#### [MATERIAL TO PROCESS]
Start

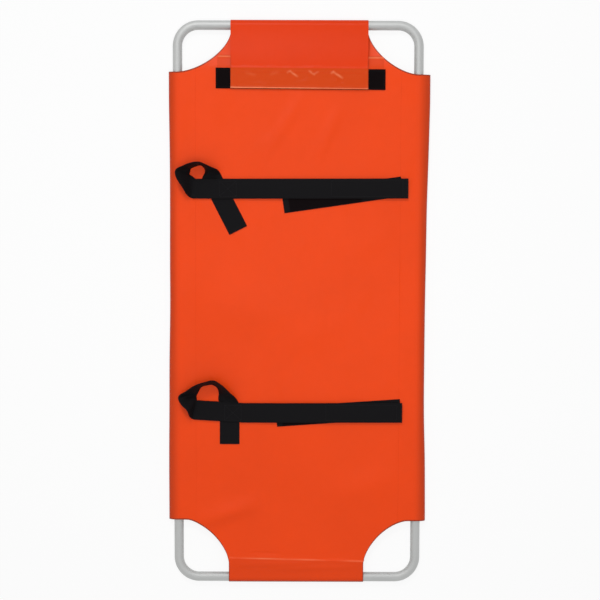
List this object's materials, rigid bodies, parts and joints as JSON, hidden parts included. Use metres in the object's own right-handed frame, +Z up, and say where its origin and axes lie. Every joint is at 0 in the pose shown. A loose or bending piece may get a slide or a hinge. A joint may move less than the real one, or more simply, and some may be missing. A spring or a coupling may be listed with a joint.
{
  "type": "animal stretcher",
  "caption": "Flat rescue stretcher for an animal: vinyl bed sleeved over an aluminium tube frame, with an opening head flap and peel-off webbing straps.",
  "frame": {"origin": "middle of the underside, on the plane that the sleeves rest on", "axes": "+X to the right-hand rail, +Y to the head end with the flap, +Z up out of the bed"},
  "size_m": [0.522, 1.1456, 0.0627],
  "materials": {
    "aluminium_tube": "satin, lightly drawn along the tube",
    "aluminium_sleeve": "mill finish",
    "rivet": "bright",
    "button_steel": "bright",
    "spring_steel": "dull spring steel",
    "orange_vinyl": "smooth, slightly shiny vinyl-coated cloth",
    "flap_vinyl": "smooth, slightly shiny vinyl-coated cloth",
    "black_webbing": "woven webbing",
    "hook_tape": "hook side of hook-and-loop tape",
    "loop_tape": "loop side of hook-and-loop tape"
  },
  "bodies": {
    "stretcher": {"head_frame_tube": "aluminium_tube", "foot_frame_tube": "aluminium_tube", "left_frame_spigot": "aluminium_sleeve", "right_frame_spigot": "aluminium_sleeve", "left_spigot_rivet_1": "rivet", "left_spigot_rivet_2": "rivet", "right_spigot_rivet_1": "rivet", "right_spigot_rivet_2": "rivet", "left_button_spring": "spring_steel", "right_button_spring": "spring_steel", "bed_cover": "orange_vinyl", "head_reinforcement": "orange_vinyl", "flap_loop_strip": "loop_tape", "chest_strap_loop": "black_webbing", "chest_strap_anchor": "black_webbing", "hip_strap_loop": "black_webbing", "hip_strap_anchor": "black_webbing"},
    "head_flap": {"head_flap": "flap_vinyl", "flap_hook_strip": "hook_tape"},
    "chest_strap": {"chest_strap": "black_webbing", "chest_hook_tape": "hook_tape"},
    "chest_under_strap": {"chest_under_strap": "black_webbing", "chest_loop_tape": "loop_tape"},
    "hip_strap": {"hip_strap": "black_webbing", "hip_hook_tape": "hook_tape"},
    "hip_under_strap": {"hip_under_strap": "black_webbing", "hip_loop_tape": "loop_tape"},
    "left_snap_button": {"left_snap_button": "button_steel"},
    "right_snap_button": {"right_snap_button": "button_steel"}
  },
  "joints": [
    {"name": "head_flap_hinge", "type": "hinge", "parent": "stretcher", "child": "head_flap", "pos_m": [0, 0.5617, 0.0216], "axis": [-1, 0, 0], "range_deg": [0, 170]},
    {"name": "chest_strap_peel", "type": "hinge", "parent": "stretcher", "child": "chest_strap", "pos_m": [-0.1194, 0.235, 0.0271], "axis": [0, -1, 0], "range_deg": [0, 150]},
    {"name": "chest_under_strap_lift", "type": "hinge", "parent": "stretcher", "child": "chest_under_strap", "pos_m": [0.19, 0.2377, 0.0239], "axis": [-0.1444, 0.9895, 0], "range_deg": [0, 57]},
    {"name": "hip_strap_peel", "type": "hinge", "parent": "stretcher", "child": "hip_strap", "pos_m": [-0.1094, -0.2197, 0.0271], "axis": [0, -1, 0], "range_deg": [0, 150]},
    {"name": "hip_under_strap_lift", "type": "hinge", "parent": "stretcher", "child": "hip_under_strap", "pos_m": [0.19, -0.2126, 0.0239], "axis": [-0.068, 0.9977, 0], "range_deg": [0, 40.5]},
    {"name": "left_snap_button_press", "type": "slide", "parent": "stretcher", "child": "left_snap_button", "axis": [1, 0, 0], "range_m": [0, 0.0042], "stiffness_N_per_m": 2500, "springref_m": -0.001, "deforming": ["left_button_spring"]},
    {"name": "right_snap_button_press", "type": "slide", "parent": "stretcher", "child": "right_snap_button", "axis": [-1, 0, 0], "range_m": [0, 0.0042], "stiffness_N_per_m": 2500, "springref_m": -0.001, "deforming": ["right_button_spring"]}
  ],
  "couplings": [
    {"joint": "chest_under_strap_lift", "follows": "chest_strap_peel", "ratio": 0.38},
    {"joint": "hip_under_strap_lift", "follows": "hip_strap_peel", "ratio": 0.27}
  ]
}
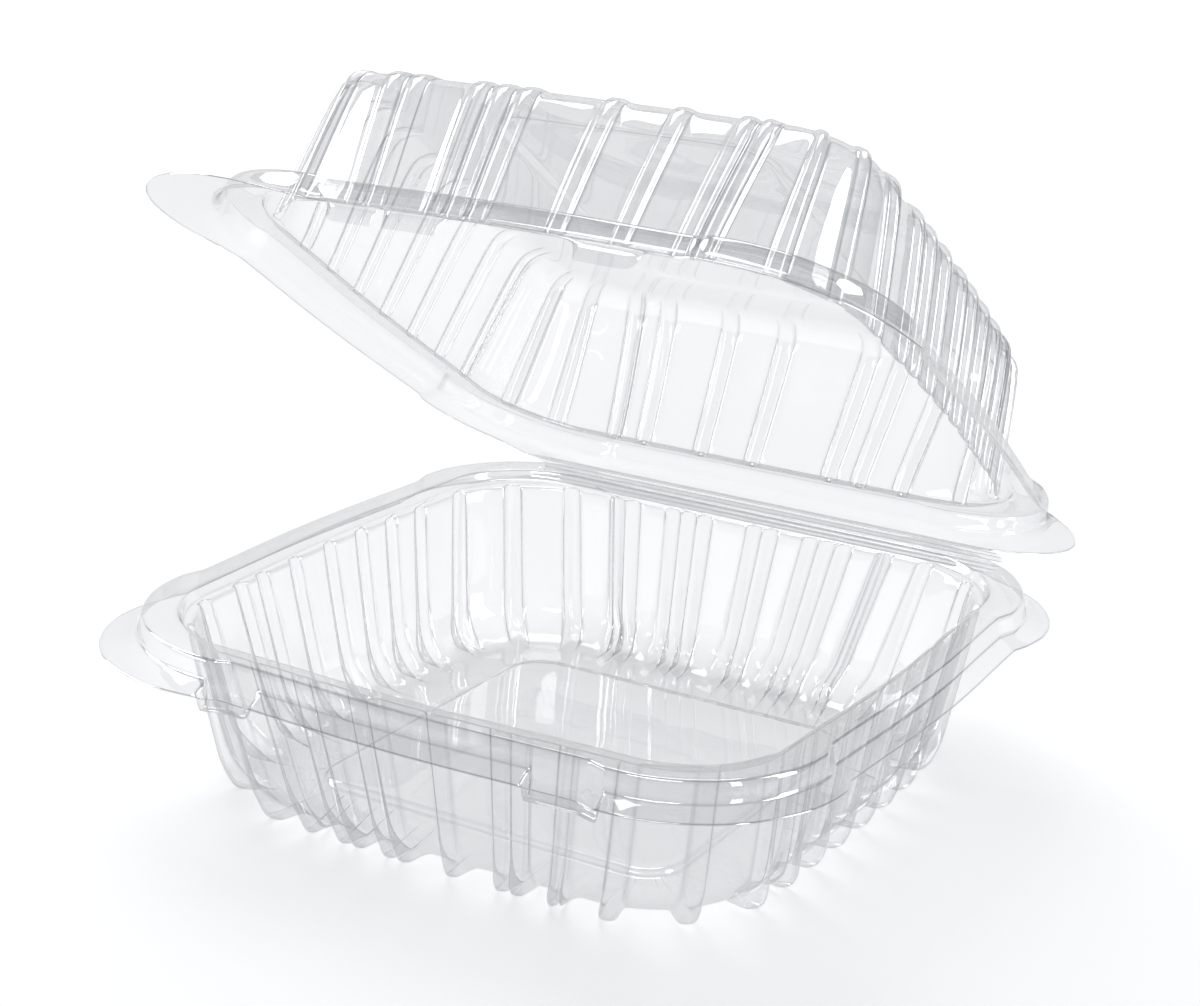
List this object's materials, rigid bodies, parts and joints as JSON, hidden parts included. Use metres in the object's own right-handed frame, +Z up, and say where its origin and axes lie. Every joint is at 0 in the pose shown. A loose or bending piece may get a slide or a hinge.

End

#### [WHAT IS BEING ASKED]
Print the material above once more, exactly.

#### [THE OUTPUT]
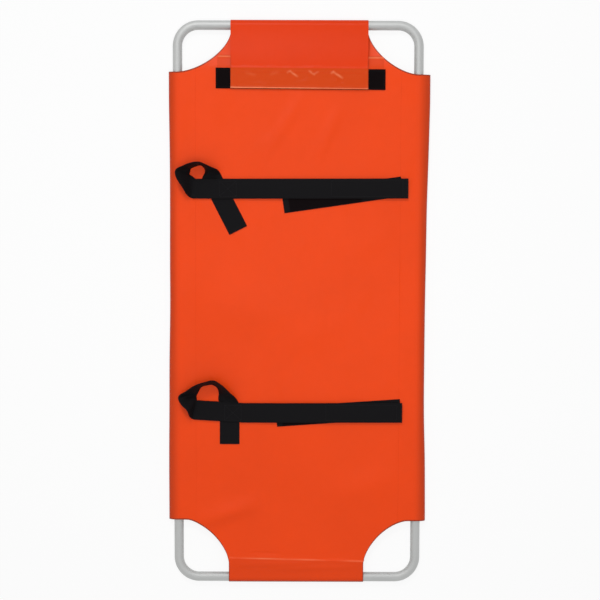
List this object's materials, rigid bodies, parts and joints as JSON, hidden parts included. Use metres in the object's own right-handed frame, +Z up, and say where its origin and axes lie. Every joint is at 0 in the pose shown. A loose or bending piece may get a slide or a hinge. A joint may move less than the real one, or more simply, and some may be missing. A spring or a coupling may be listed with a joint.
{
  "type": "animal stretcher",
  "caption": "Flat rescue stretcher for an animal: vinyl bed sleeved over an aluminium tube frame, with an opening head flap and peel-off webbing straps.",
  "frame": {"origin": "middle of the underside, on the plane that the sleeves rest on", "axes": "+X to the right-hand rail, +Y to the head end with the flap, +Z up out of the bed"},
  "size_m": [0.522, 1.1456, 0.0627],
  "materials": {
    "aluminium_tube": "satin, lightly drawn along the tube",
    "aluminium_sleeve": "mill finish",
    "rivet": "bright",
    "button_steel": "bright",
    "spring_steel": "dull spring steel",
    "orange_vinyl": "smooth, slightly shiny vinyl-coated cloth",
    "flap_vinyl": "smooth, slightly shiny vinyl-coated cloth",
    "black_webbing": "woven webbing",
    "hook_tape": "hook side of hook-and-loop tape",
    "loop_tape": "loop side of hook-and-loop tape"
  },
  "bodies": {
    "stretcher": {"head_frame_tube": "aluminium_tube", "foot_frame_tube": "aluminium_tube", "left_frame_spigot": "aluminium_sleeve", "right_frame_spigot": "aluminium_sleeve", "left_spigot_rivet_1": "rivet", "left_spigot_rivet_2": "rivet", "right_spigot_rivet_1": "rivet", "right_spigot_rivet_2": "rivet", "left_button_spring": "spring_steel", "right_button_spring": "spring_steel", "bed_cover": "orange_vinyl", "head_reinforcement": "orange_vinyl", "flap_loop_strip": "loop_tape", "chest_strap_loop": "black_webbing", "chest_strap_anchor": "black_webbing", "hip_strap_loop": "black_webbing", "hip_strap_anchor": "black_webbing"},
    "head_flap": {"head_flap": "flap_vinyl", "flap_hook_strip": "hook_tape"},
    "chest_strap": {"chest_strap": "black_webbing", "chest_hook_tape": "hook_tape"},
    "chest_under_strap": {"chest_under_strap": "black_webbing", "chest_loop_tape": "loop_tape"},
    "hip_strap": {"hip_strap": "black_webbing", "hip_hook_tape": "hook_tape"},
    "hip_under_strap": {"hip_under_strap": "black_webbing", "hip_loop_tape": "loop_tape"},
    "left_snap_button": {"left_snap_button": "button_steel"},
    "right_snap_button": {"right_snap_button": "button_steel"}
  },
  "joints": [
    {"name": "head_flap_hinge", "type": "hinge", "parent": "stretcher", "child": "head_flap", "pos_m": [0, 0.5617, 0.0216], "axis": [-1, 0, 0], "range_deg": [0, 170]},
    {"name": "chest_strap_peel", "type": "hinge", "parent": "stretcher", "child": "chest_strap", "pos_m": [-0.1194, 0.235, 0.0271], "axis": [0, -1, 0], "range_deg": [0, 150]},
    {"name": "chest_under_strap_lift", "type": "hinge", "parent": "stretcher", "child": "chest_under_strap", "pos_m": [0.19, 0.2377, 0.0239], "axis": [-0.1444, 0.9895, 0], "range_deg": [0, 57]},
    {"name": "hip_strap_peel", "type": "hinge", "parent": "stretcher", "child": "hip_strap", "pos_m": [-0.1094, -0.2197, 0.0271], "axis": [0, -1, 0], "range_deg": [0, 150]},
    {"name": "hip_under_strap_lift", "type": "hinge", "parent": "stretcher", "child": "hip_under_strap", "pos_m": [0.19, -0.2126, 0.0239], "axis": [-0.068, 0.9977, 0], "range_deg": [0, 40.5]},
    {"name": "left_snap_button_press", "type": "slide", "parent": "stretcher", "child": "left_snap_button", "axis": [1, 0, 0], "range_m": [0, 0.0042], "stiffness_N_per_m": 2500, "springref_m": -0.001, "deforming": ["left_button_spring"]},
    {"name": "right_snap_button_press", "type": "slide", "parent": "stretcher", "child": "right_snap_button", "axis": [-1, 0, 0], "range_m": [0, 0.0042], "stiffness_N_per_m": 2500, "springref_m": -0.001, "deforming": ["right_button_spring"]}
  ],
  "couplings": [
    {"joint": "chest_under_strap_lift", "follows": "chest_strap_peel", "ratio": 0.38},
    {"joint": "hip_under_strap_lift", "follows": "hip_strap_peel", "ratio": 0.27}
  ]
}
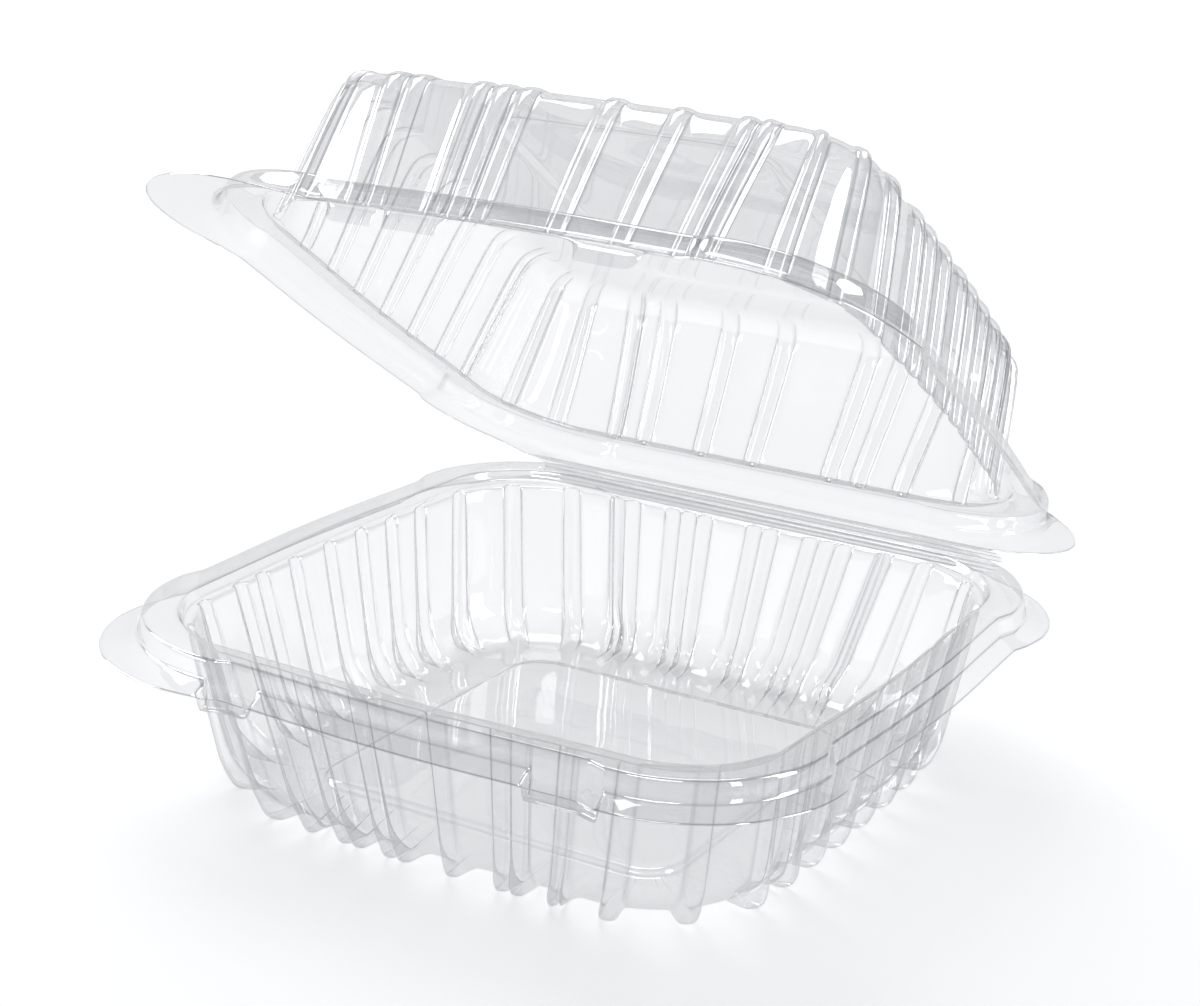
List this object's materials, rigid bodies, parts and joints as JSON, hidden parts included. Use metres in the object's own right-handed frame, +Z up, and say where its origin and axes lie. Every joint is at 0 in the pose shown. A loose or bending piece may get a slide or a hinge.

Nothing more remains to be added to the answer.